In-bore MRI-guided biopsy can target all locations in about 15 minutes per target and generally requires sedation. Confirmation of targeting is achieved with imaging. MRI/US fusion targeting uses local anesthesia. Image fusion is accurate to within 3 mm and takes < 30 minutes for 12 core plus targets. Both systems require dedicated hardware and software. Three fusion methods are compared in Table 1.
With the mechanical articulated arm method, the prostate is segmented in 1 or 2 planes and then segmentation is refined. A region of interest for each target is selected on each slice and suspicion levels are chosen. Each target is presented with or without guides in a 3D presentation over which a systematic biopsy template can be overlaid. Location of prior positive biopsies can be fused with future biopsy sessions.
With electromagnetic tracking, prostate auto-segmentation is supplemented by user refinement. A 6-up view provides coronal maximum intensity projection (MIP), a time-intensity curve, an axial T2 MRI, dynamic contrast-enhanced MRI, apparent diffusion coefficient map, and a diffusion-weighted image. Prostate segmentation on T2 can be overlaid on axial T2 and/or coronal MIP. An initial slice is chosen to start the 3D segmentation of a target with additional slices added to create a single solid region of interest. The selection of the region of interest in the dynamic contrast-enhanced image reveals the time-intensity curve. At this point, the PI-RADS suspicion level can be assigned and an automatic report generated.
A software-based MRI/US fusion targeted biopsy system can detect more clinically significant cancers (median 33.3% vs 23.6%) than would have been missed by using only standard biopsy using fewer cores (median 9.2 vs 37.1 per patient) [Valerio M et al. Eur Urol. 2014].

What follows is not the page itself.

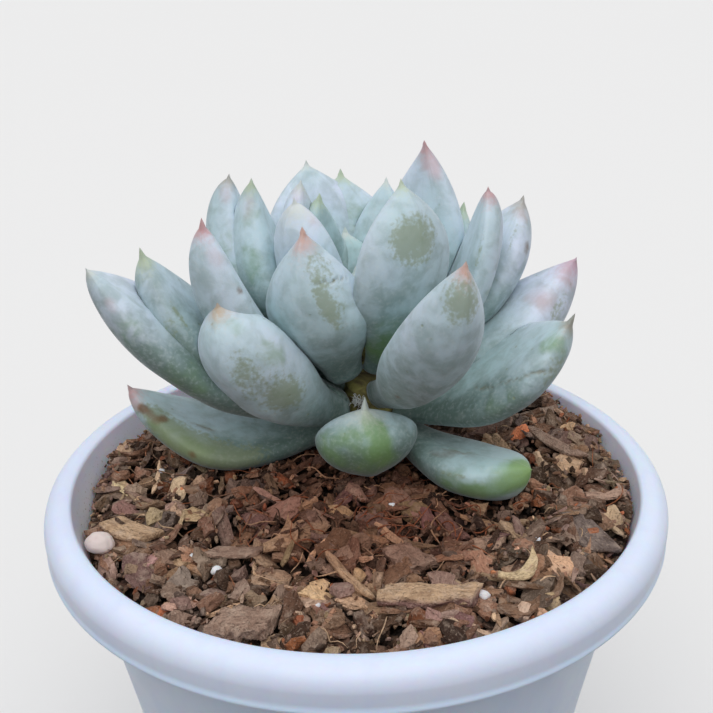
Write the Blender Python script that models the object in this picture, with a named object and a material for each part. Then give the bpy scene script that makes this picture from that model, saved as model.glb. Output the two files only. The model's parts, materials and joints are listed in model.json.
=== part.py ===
"""Potted rosette succulent: a tapered plastic pot with a rolled rim, a bed of bark and fleshy leaves.

Metres, +Z up. The origin is the middle of the pot's foot, where it stands. Azimuths are in degrees,
anticlockwise from +X as seen from above, so 270 is the front.
"""

import math
from typing import NamedTuple

import bmesh
import bpy
from mathutils import Matrix, Vector
from mathutils.bvhtree import BVHTree

MM = 0.001
TURN = 2 * math.pi
CLEARANCE = 0.3 * MM

# Pot
POT_HEIGHT = 90 * MM
RIM_RADIUS = 55 * MM
RIM_DROP = 7 * MM
RIM_CROWN = 3.6 * MM
RIM_INSIDE = 50 * MM
NECK_RADIUS = 48.6 * MM
NECK_DROP = 12 * MM
FOOT_RADIUS = 35.5 * MM
WALL = 1.8 * MM
FLOOR = 2.4 * MM
FOOT_RECESS = 1.5 * MM
FOOT_RING = 4 * MM
CENTRE_DRAIN_RADIUS = 5 * MM
SIDE_DRAIN_RADIUS = 2.4 * MM
SIDE_DRAIN_CIRCLE = 21 * MM
SIDE_DRAINS = 6
POT_SEGMENTS = 56

# Bed of bark
BED_DROP = 4.5 * MM
BED_CROWN = 1.2 * MM
BED_RINGS = 5
BED_GAP = 0.6 * MM
BED_LAYOUT_RADIUS = 48.962 * MM

# Stem
STEM_X = 4 * MM
STEM_Y = 12 * MM
STEM_LEAN_X = -3 * MM
STEM_LEAN_Y = 2 * MM
STEM_HEIGHT = 28 * MM
STEM_SUNK = 9 * MM
STEM_FOOT_RADIUS = 5.4 * MM
STEM_TOP_RADIUS = 3.2 * MM
STEM_SEGMENTS = 16

# Leaves
LEAF_STATIONS = (0.0, 0.1, 0.22, 0.36, 0.5, 0.63, 0.75, 0.85, 0.93, 0.975)
LEAF_SIDES = 10
LEAF_WIDEST = 0.52
LEAF_BASE_WIDTH = 0.34
LEAF_BASE_THICKNESS = 0.5
LEAF_UPPER_SHARE = 0.34


class Leaf(NamedTuple):
    """One leaf. Its chord rises from the stem, its midline curls up, and a low point makes a long tip.

    Height is on the stem above the edge of the bed, and lengths are in millimetres.
    """

    name: str
    height: float
    azimuth: float
    rise: float
    length: float
    width: float
    thickness: float
    curl: float = 30.0
    roll: float = 0.0
    point: float = 2.1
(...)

It is difficult to determine which system is best because they are all continually undergoing enhancements and direct comparisons should be version specific. When choosing which system to purchase, clinicians will need to consider which one is compatible with the equipment used by most urologists. The choice of fusion package and accompanying software may also influence MRI parameters. It is important to know which one you will be getting before starting hands-on training.
Improvements are being made for all components of MRI targeting biopsy, including scan techniques, automatic segmentation, and deformable coregistration, all of which improve accuracy. Training is required for radiologists and clinicians. Importantly, 3D processing is reimbursed but image fusing targeting is not.